В библиотеке никого не было, в раскрытые окна с улицы вливался зной одного из последних жарких дней того незабываемого лета, сердито гудела в углу запутавшаяся в паутине муха.
Перебивая и поправляя друг друга, мы принялись рассказывать о книге. Но кто-то, звеня шпорами, прошел под окном, и Надежда Максимовна остановила нас. Неторопливо ушла за книжный шкаф и вернулась с новой книгой в руках.
— А вот это нашего русского писателя Максима Горького. Здесь тоже написано про бесстрашных и мужественных людей, которые боролись за народ. Эту книгу, мальчики, надо читать и взрослым, она и им будет интересна… Только не задерживайте, пожалуйста.

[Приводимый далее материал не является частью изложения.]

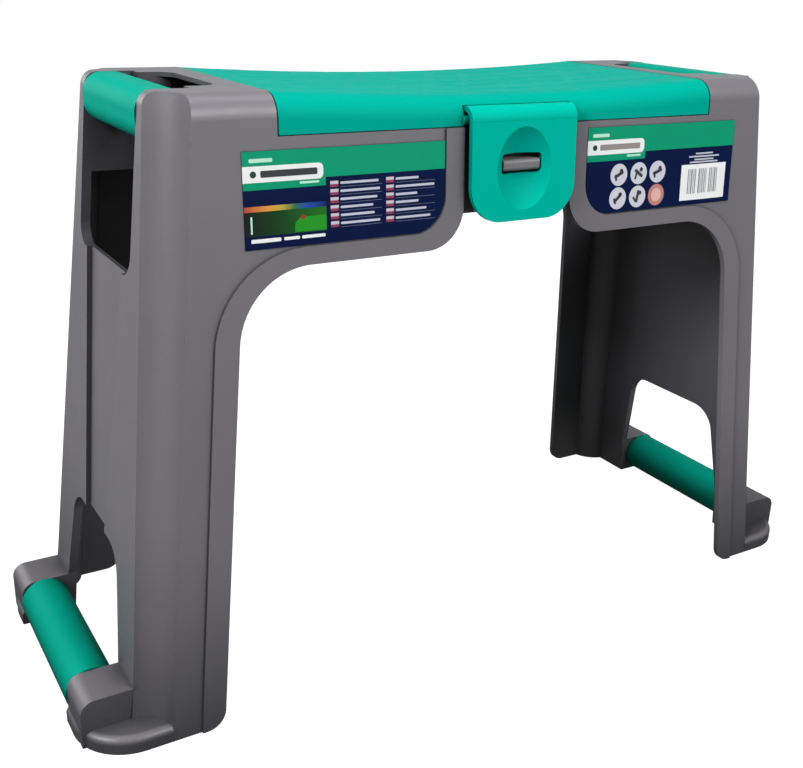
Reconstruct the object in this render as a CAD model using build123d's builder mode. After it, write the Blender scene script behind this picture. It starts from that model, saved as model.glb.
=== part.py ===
from build123d import *
import os

os.makedirs("parts", exist_ok=True)

# Garden kneeler seat. X runs from end to end, Y from front to back and Z up from the floor.
# The legs taper: a pair gives a half size at the floor and at the taper height. Millimetres.
TAPER_HEIGHT = 420.0
FACE_HALF_DEPTH = (119.6, 91.6)
END_HALF_DEPTH = (99.9, 62.9)
END_HALF_LENGTH = (288.6, 246.4)
FLUTE_HALF_LENGTH = (266.9, 226.5)
INNER_HALF_LENGTH = (230.8, 192.4)

WALL = 3.0
TOP_HEIGHT = 409.5
FACE_TOP_RADIUS = 15.0
END_TOP_RADIUS = 9.0
FLUTE_BULGE = 0.70
REACH = 400.0

# Aprons, the notch for the latch, and the raised rim along their edges.
SEAM_HEIGHT = 385.0
SEAM_GAP = 0.3
LID_HALF_LENGTH = 175.3
SEAM_HALF_LENGTH = 176.2
SEAM_WALL_BOTTOM = 328.0
APRON_BOTTOM = 306.7
NOTCH_HALF_WIDTH = 44.5
ARCH_RADIUS = 50.0
NOTCH_RADIUS = 28.0
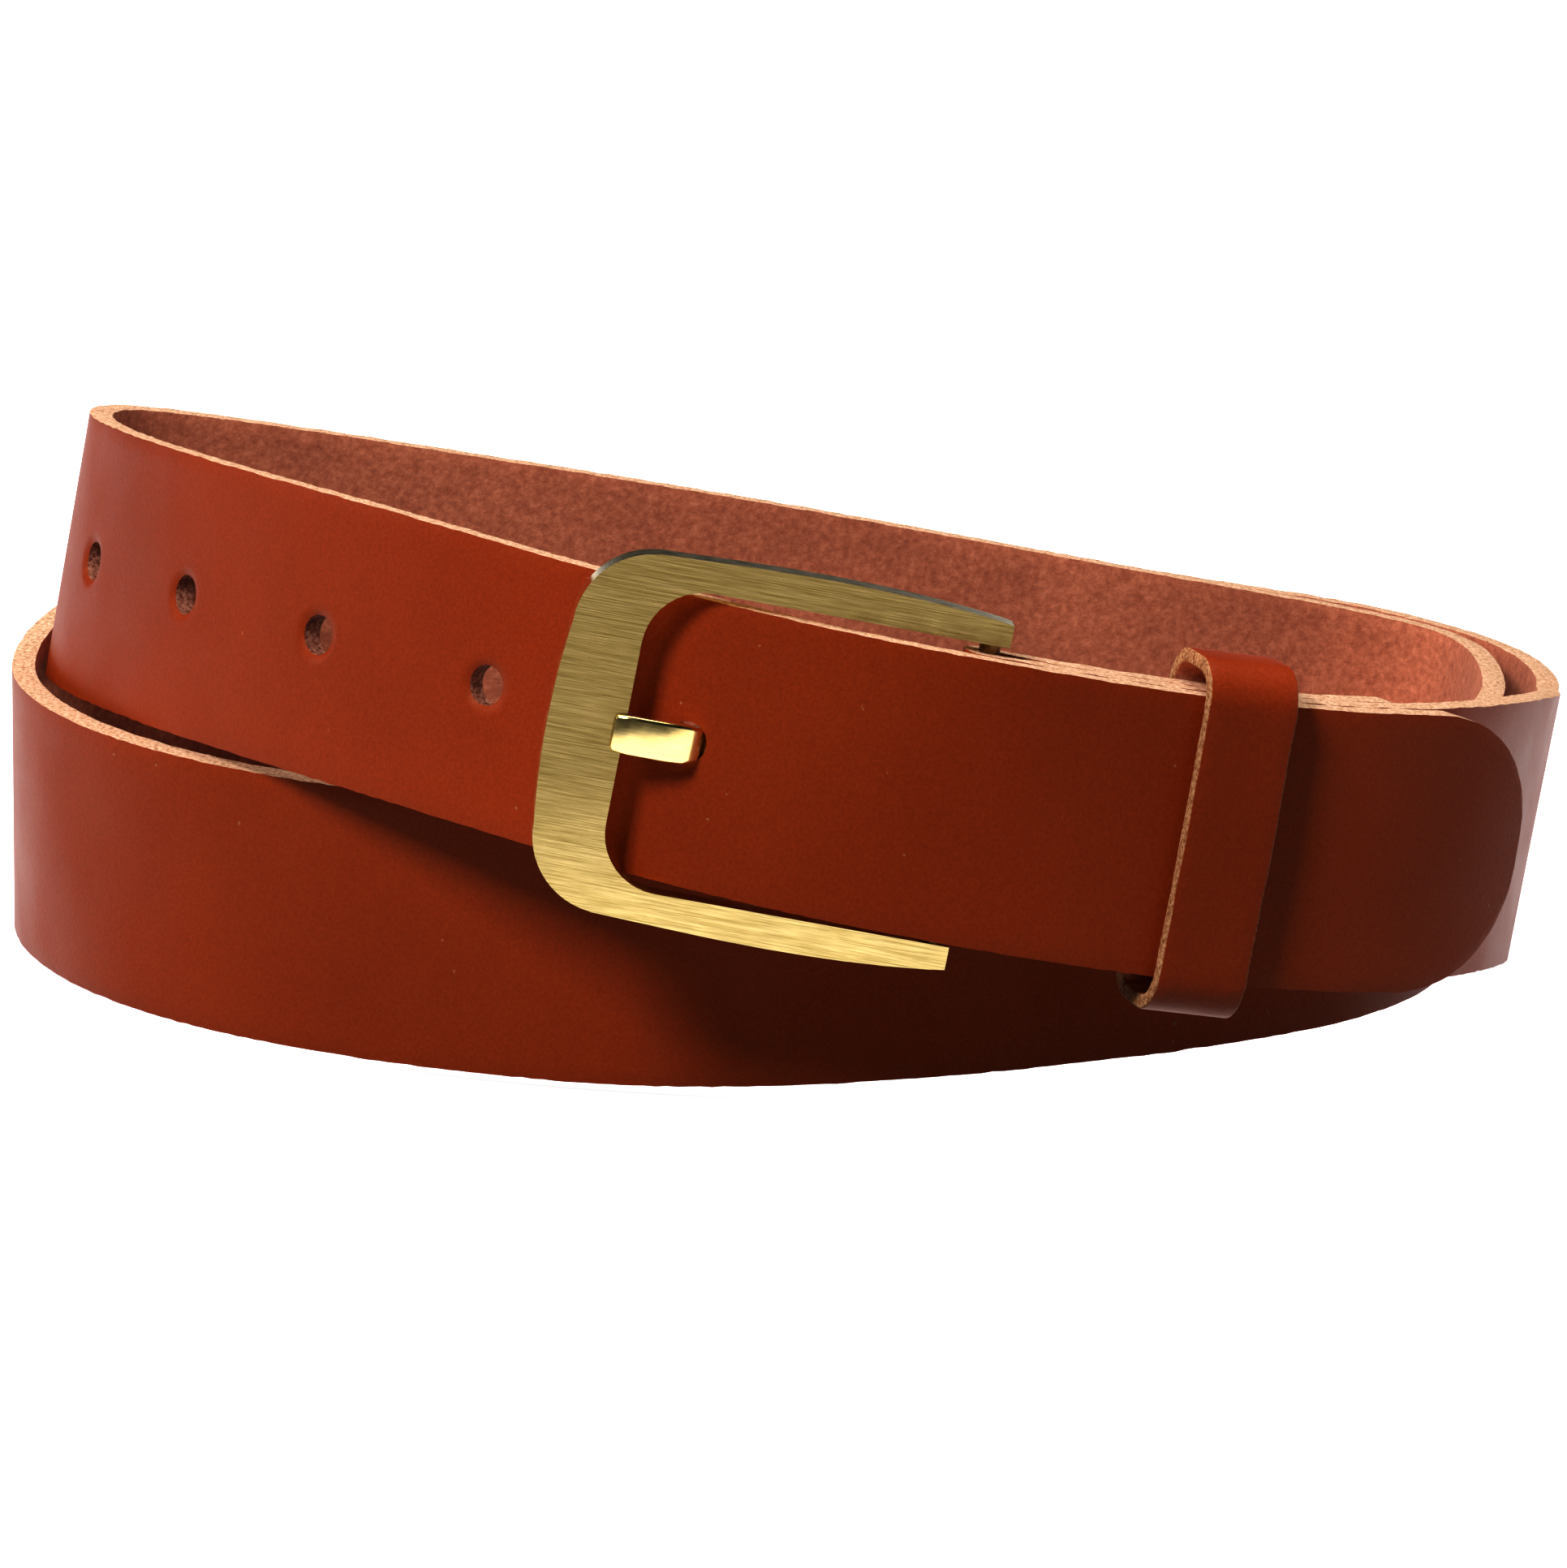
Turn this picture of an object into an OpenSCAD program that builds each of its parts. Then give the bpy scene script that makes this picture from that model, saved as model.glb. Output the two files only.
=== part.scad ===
// Leather waist belt, coiled two turns and buckled, with a U-shaped brass buckle.
// +Z is up, +X runs along the coil and the buckle faces -Y. The coil stands on its strap edge.
// The strap is one piece of leather. It is drawn as eight lengths that meet face to face.
// A place along it is a winding angle: 0 is the right end of the outer turn, 90 the back, 180 the
// left end, 270 the front of the lower turn, and 360 to 678 the upper turn up to the tip.

/* [Strap] */
// Width of the strap
strap_w = 35; // [28:0.5:45]
// Thickness of the leather
strap_t = 3; // [2:0.1:4]
// Thickness of the leather where it is pared down to fold round the bar
fold_t = 1.8; // [1.2:0.1:2.4]
// Air between two plies that lie together
ply_gap = 0.3; // [0.1:0.05:0.6]
// Length of the rounded end of the tip
tip_nose = 17; // [10:1:30]
// Distance between neighbouring punched holes
hole_pitch = 28; // [22:1:32]
// Diameter of a punched hole
hole_d = 5; // [4.8:0.1:6]

/* [Coil] */
// Reach of the outer turn to the right of the tilt line
reach_right = 83; // [70:1:100]
// Reach of the lower turn to the left of the middle
reach_left = 110.5; // [95:0.5:130]
// Depth of the outer turn behind the middle
depth_back = 40.5; // [34:0.5:50]
// Depth of the lower turn in front of the middle
depth_front = 70; // [60:1:84]
// How far the tip run stands in front of the lower turn at the middle
tip_stand_off = 26; // [20:1:34]
// Step from the outer to the inner bend at the right end
bend_step = 7.5; // [5:0.5:10]
// Step from the outer to the inner turn at the back
back_step = 9; // [6:0.5:12]
// Angle by which the upper turn climbs towards the left
climb = 9.5; // [8.5:0.1:11]
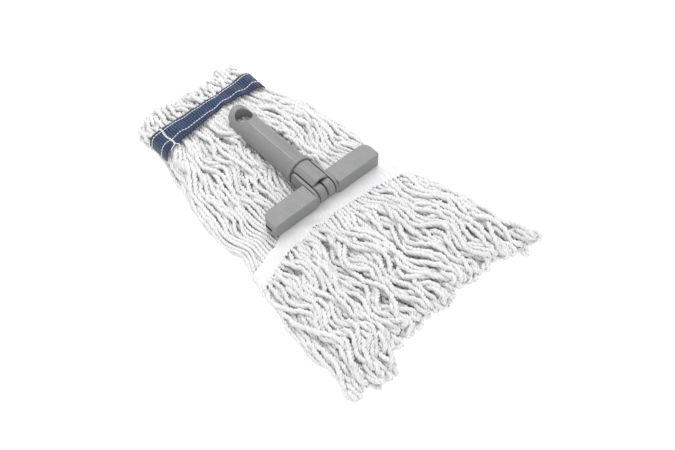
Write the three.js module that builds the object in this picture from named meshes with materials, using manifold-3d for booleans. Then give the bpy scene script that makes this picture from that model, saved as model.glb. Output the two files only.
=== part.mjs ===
// String mop head with a quick-connect holder.
// Millimetres, +Z up. X runs along the holder's cross bar, +Y towards the banded tail end and the tip
// of the connector post, -Y towards the loose fringe. The mop lies flat, with its underside at Z = 0 and
// the centre of its footprint at X = Y = 0.
// Inside the group every piece is laid out from the tilt hinge: X = Y = 0 there is on the hinge axis.

import * as THREE from "three";
import { mergeVertices } from "three/addons/utils/BufferGeometryUtils.js";
import Module from "manifold-3d";

const wasm = await Module();
wasm.setup();

// ---------------------------------------------------------------- driving dimensions
const FOOTPRINT_SHIFT = [4, -3]; // from the hinge axis to the centre of the footprint

const HINGE_Z = 25.4; // height of the tilt hinge
const POST_DROOP = 2.0; // degrees the post lies below level, resting on the tail half

const BAR_HALF = 67.5; // half length of the cross bar
const BAR_FRONT = -8.5;
const BAR_REAR = 12.5;
const BAR_TOP = 32.6;
const COVER_BOTTOM = 15.4;
const COVER_INNER = 14.1; // where each wing cover begins, from the middle
const REAR_CORNER_R = 9.5;

const EAR_IN = 10.9;
const EAR_OUT = 13.8;
const EAR_TOP = 33.6;
const EAR_REAR = 31.0;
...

Позже мы узнали, что у Надежды Максимовны жених сидит в Шлиссельбургской крепости и сама она несколько лет пробыла в ссылке в Сибири, откуда ее и перевели в наш городок, так как она заболела чахоткой. Эта новость поразила нас, мы стали каждый день бегать в библиотеку, чтобы хоть издали посмотреть на Надежду Максимовну и, если случится, оказать ей какую-нибудь услугу. И между собой стали называть ее Джеммой.
Помню один разговор, который происходил на берегу Чармыша. Мы лежали на песке, глядя в синее небо, в котором стремительно и косо носились стрижи. С воды тянуло свежестью. Над моим лицом покачивался из стороны в сторону красный прутик тальника с матово-зелеными, если смотреть снизу, листочками. Полуденное солнце светило в окна мрачного здания тюрьмы, и стекла празднично сверкали, как будто за ними билось веселое, яркое пламя.
— Ребята! — сказал Юрка. — А давайте всегда как он? А? Вот надо что-нибудь сделать — и спроси себя: как бы он поступил? И так и делать…
Ленька тихонько свистнул.
— Как Овод — это надо же совсем бесстрашно, — с мечтательной завистью сказал он. — Вот где самое опасное — туда и лезть… — И улыбнулся смущенно. — Страшно ведь. А?
7. „А вот Овод, он не побоялся бы…“
Однажды мать послала меня в лавочку Кичигина за солью. «Бакалейная и всякая торговля. Кичигин и сын» помещалась в угловом деревянном доме с пестрыми резными наличниками. На той стороне лавки, которая выходила на Проломную улицу, висела над тротуаром жестяная вывеска. Прикрепленная к металлическому стержню, она на ветру качалась и отвратительно скрипела — этот скрип был слышен за несколько кварталов.
— Ну, быть ненастью… Кичигин опять завыл, — говорили в городе. — Хоть бы смазал ее чем, проклятую!
На другой стороне дома, в Зуевом переулке, на таком же стержне висел позолоченный крендель — это значило, что в магазине продается и хлеб.
В кичигинском магазине действительно, в соответствии с вывеской, было почти все, что требовалось жителям близлежащих кварталов: хлеб и соль, спички и сахар, мыло и порошки от клопов, бриллиантин для усов местных покорителей сердец и церковные свечи, гвозди и сапожный вар, и еще множество всяческих товаров.